Montenegrin

Milos Rancic millosh at gmail.com
Sat Jun 12 04:40:52 CEST 2010


On Fri, Jun 11, 2010 at 16:13, Doug Ewell <doug at ewellic.org> wrote:
> Region subtags in BCP 47 identify the language variation typically
> identified with that country or region, not the country in which the speaker
> happens to be physically located.  A person who speaks the Serbian-standard
> dialect is speaking "sr-RS" regardless of whether he or she lives in Serbia,
> Montenegro, or Bhutan.

In relation to the written language, there are no national differences
between variants of Serbian language. Differences are just according
the lines of pronunciation of old vowel "jat". In Serbia, Ekavian is
dominant, while Iyekavian is acceptable (so, yes, while it is not so
often, you can find Iyekavian in newspapers in Serbia and no authority
would reject a document written in Iyekavian). In Bosnia and
Montenegro just Iyekavian is acceptable.

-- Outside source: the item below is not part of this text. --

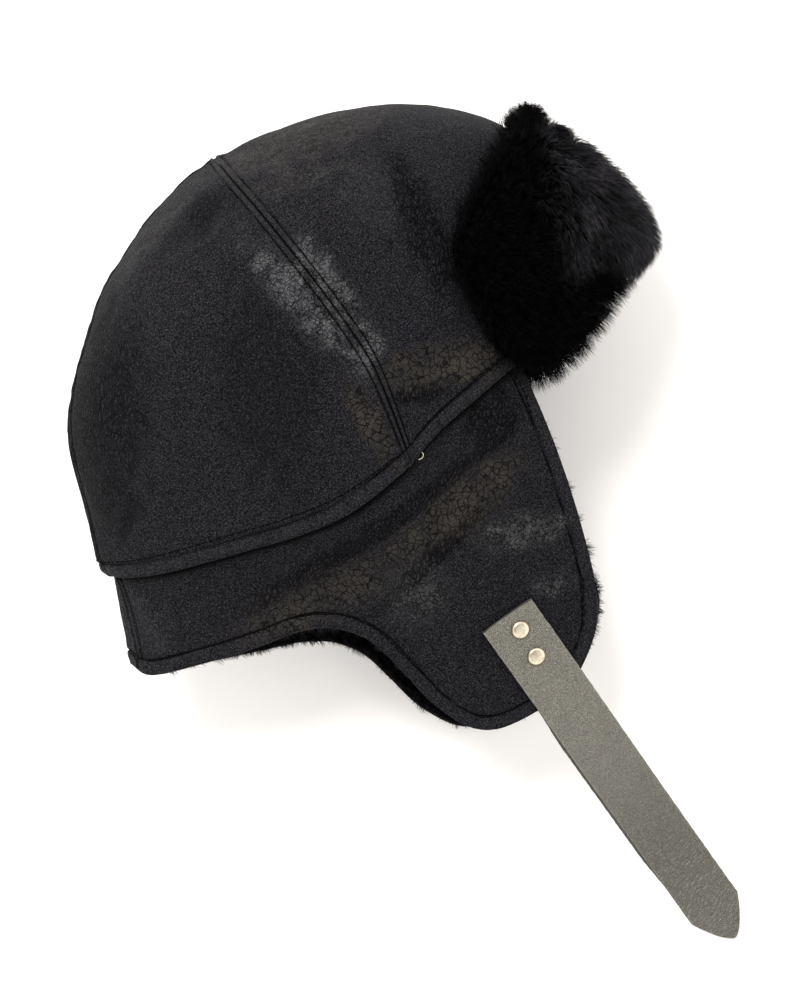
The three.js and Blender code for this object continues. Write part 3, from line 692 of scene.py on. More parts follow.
def skirt_drops(angles):
    """Drops for each row and column: the tuck, even rows, then rows at set distances from the lower edge."""
    edge, hem = skirt_outer(angles, np.ones_like(angles)), skirt_outer(angles, np.zeros_like(angles))
    length = np.linalg.norm(edge - hem, axis=1)
    near = 1 - EDGE_STEPS[::-1, None] / length
    even = np.linspace(0, 1, 56)[:-1, None] * near[0]
    tuck = np.linspace(-1, 0, 6)[:-1, None] * np.ones_like(angles)
    return np.concatenate([tuck, even, near])


def rim_line(angles, depth=0.0, back=0.0):
    """Points along the skirt's free edge: its lower edge, then the flap's front edge. depth lies under the
    leather, and back is a share of the way inwards."""
    last = angles[-1]
    fine = np.interp(np.linspace(0, 1, 900), np.linspace(0, 1, len(angles)), angles)
    lower = skirt_inside(fine, np.full_like(fine, 1 - back), depth)
    up = np.linspace(1, 0, 260)[1:]
    degrees_back = 60 * back
    front = skirt_inside(np.full_like(up, last - np.sign(last) * degrees_back), up, depth)
    return np.concatenate([lower, front])


def tree_of(points):
    tree = kdtree.KDTree(len(points))
    for i, point in enumerate(points):
        tree.insert(point, i)
    tree.balance()
    return tree


def distance_to(points, line):
    tree = tree_of(line)
    return np.array([tree.find(point)[2] for point in points.reshape(-1, 3)]).reshape(points.shape[:-1])


def skirt_panel(node, angles, materials):
    drop = skirt_drops(angles)
    angle = np.broadcast_to(angles, drop.shape)
    plain = skirt_outer(angle, drop)
    on_crown = crown_normal(crown_outer, angle, -drop * TUCK_SHARE)
    normal = np.where((drop < 0)[..., None], on_crown, skirt_normal(angle, drop))
    to_edge = distance_to(plain, rim_line(angles))
    to_back = np.linalg.norm(plain - skirt_outer(np.full_like(angle, angles[0]), drop), axis=-1)
    unrest = ripple(plain, 6, 7)
    free = smoothstep(to_edge, 8, 18) * smoothstep(drop, 0, 0.2)
    rise = hem_relief(to_edge, EDGE_STITCH, unrest) * smoothstep(drop, 0.0, 0.1)
    rise += seam_relief(to_back, SEAM_STITCH, unrest) * smoothstep(to_edge, 4, 7)
    rise -= dents(plain, CREASES) * smoothstep(to_edge, 6, 12)
    rise += free * uneven(plain, (26, 8), (9, 9))
    rise = (rise + pucker(plain)) * smoothstep(drop, -0.05, 0.05)
    line = 0.5 * seam_line(to_back, SEAM_STITCH) * smoothstep(to_edge, 4, 7)
    line = np.maximum(line, bump_line(to_edge - EDGE_STITCH, LINE_WIDTH))
    to_hem = np.linalg.norm(plain - skirt_outer(angle, 0 * drop), axis=-1) * (drop > 0)
    # Painted shadow: the skirt is painted near black just under the crown's hem, where the hem's shadow
    # falls.
    line = np.maximum(line, 0.95 * (1 - smoothstep(to_hem, *UNDER_HEM_SHADOW)))
    band = 0.6 * bump_line(to_edge - EDGE_STITCH / 2, EDGE_STITCH / 2.2)
    outer = settle(plain + normal * rise[..., None])
    inner = settle(outer - normal * LEATHER)
    reach = unit(outer[-1] - outer[-3]) * 0.7
    values = banded(wear_sheen_shade_values(outer), line, band)
    return place(wall(node + "_leather", outer, inner, reach, materials, values), "leather", node)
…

In both cases, Board for
Standardization of the Serbian Language is the body which is in charge
for standardization.

In other words, if it is so, then sr-BA and sr-ME, as well as hr-BA
and hr-ME, don't exist.

At the *spoken* level, there are dialect differences, but written
language is always the same. Besides that, there are no spoken
differences between Serbian and Montenegrin in, let's say, Podgorica.